Key Decisions for Investors

  • Establish a conditional 2–3% tactical long in front-month Henry Hub exposure (via short‑dated futures or 1–2 month call spreads on UNG) if the 7‑day national heating‑degree‑days (HDD) print is >+10% vs 5‑yr average and the front-month Henry Hub moves ≥+$0.50 in 48 hours; target +15–25% upside, take profits at +20% or roll down if contango cost >3%/month.
  • Allocate a 1% short/hedge to regional airlines (buy 1‑month 10–15% OTM put spreads on DAL or LUV or short JETS equivalent) when 48‑hour model consensus shows multi‑day storm over major hubs; exit after full resumption of schedules (typically 3–7 trading days) or if IV spikes >40%.

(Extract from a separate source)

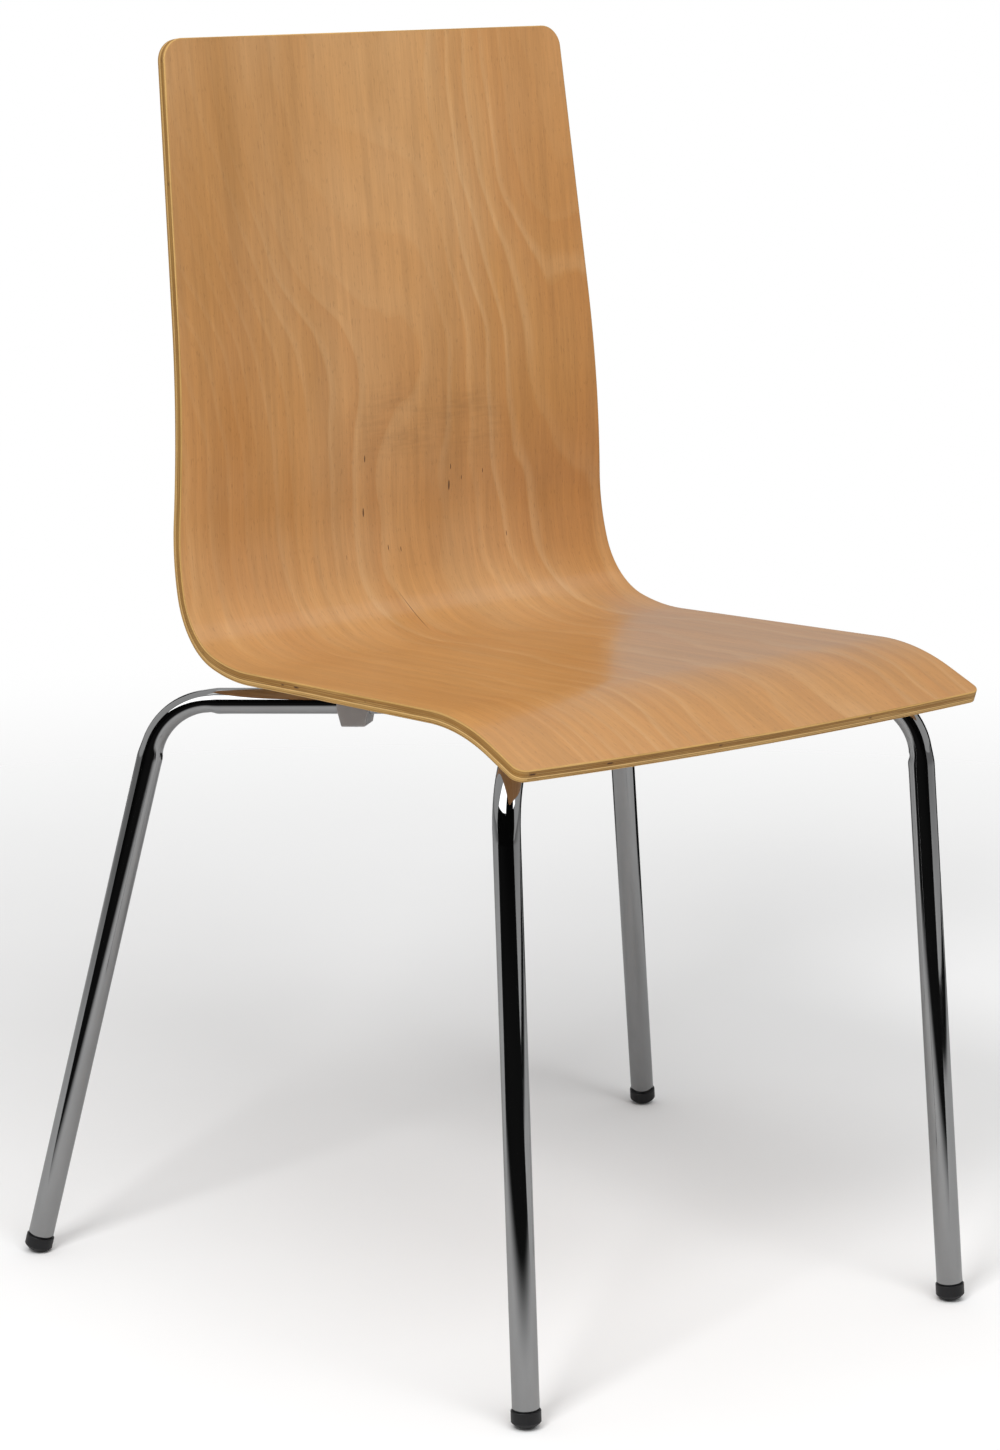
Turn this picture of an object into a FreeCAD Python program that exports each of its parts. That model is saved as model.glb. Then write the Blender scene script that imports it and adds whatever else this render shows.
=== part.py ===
import FreeCAD, Part
import math
import os
from FreeCAD import Vector

# A stacking chair: one bent plywood shell on a chromed four-leg tube frame.
# Lengths are in millimetres and angles in degrees.
# +Z is up, the floor is z = 0, the chair faces -Y and +X is on the sitter's left.
# The origin is on the floor, in the middle of the chair's footprint.

# ---- plywood shell -------------------------------------------------------------
ply_count = 7
ply_thickness = 1.25
shell_thickness = ply_count * ply_thickness
shell_front_y = -232.2        # upper front arris at the seat's corners
shell_front_z = 434.6
seat_front_width = 390.0
seat_bend_width = 377.0       # where the seat turns up into the back
back_top_width = 340.0
front_bow = 5.4               # how far the front edge swells forward in the middle
front_corner_radius = 8.0
top_corner_radius = 15.0
shell_arris_radius = 0.8

# The upper face, from the front edge to the top of the back.
lip_flat = 32.0
lip_rise = 20.2               # slope of the front lip above the horizontal
lip_radius = 166.0
seat_fall = 3.9               # slope of the seat down towards the back
seat_flat = 213.0
bend_entry_radius = 164.0
bend_entry_turn = 16.1
bend_radius = 54.0
bend_turn = 60.4
bend_exit_radius = 151.0
bend_exit_turn = 19.1
lumbar_radius = 797.0
back_recline = 8.2            # lean of the upper back behind the vertical
back_flat = 193.0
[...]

  • Initiate a 0.5–1% defensive long in high‑quality utilities (XLU or EIX) via 1–3 month call spreads if grid stress indicators (EIA storage draw >5% week-on-week or ISO pricing >$200/MWh for 3 consecutive days) occur; target a 10–15% move within 1–3 months.
  • Enter a 0.5–1% protective put spread on large P&C insurers (buy 3‑6 month put spreads on TRV/ALL sized to limit downside to ~5% portfolio impact) only if insured loss estimates for the region exceed $200–500m or state regulators open investigations within 30 days; close if claims stay below that threshold.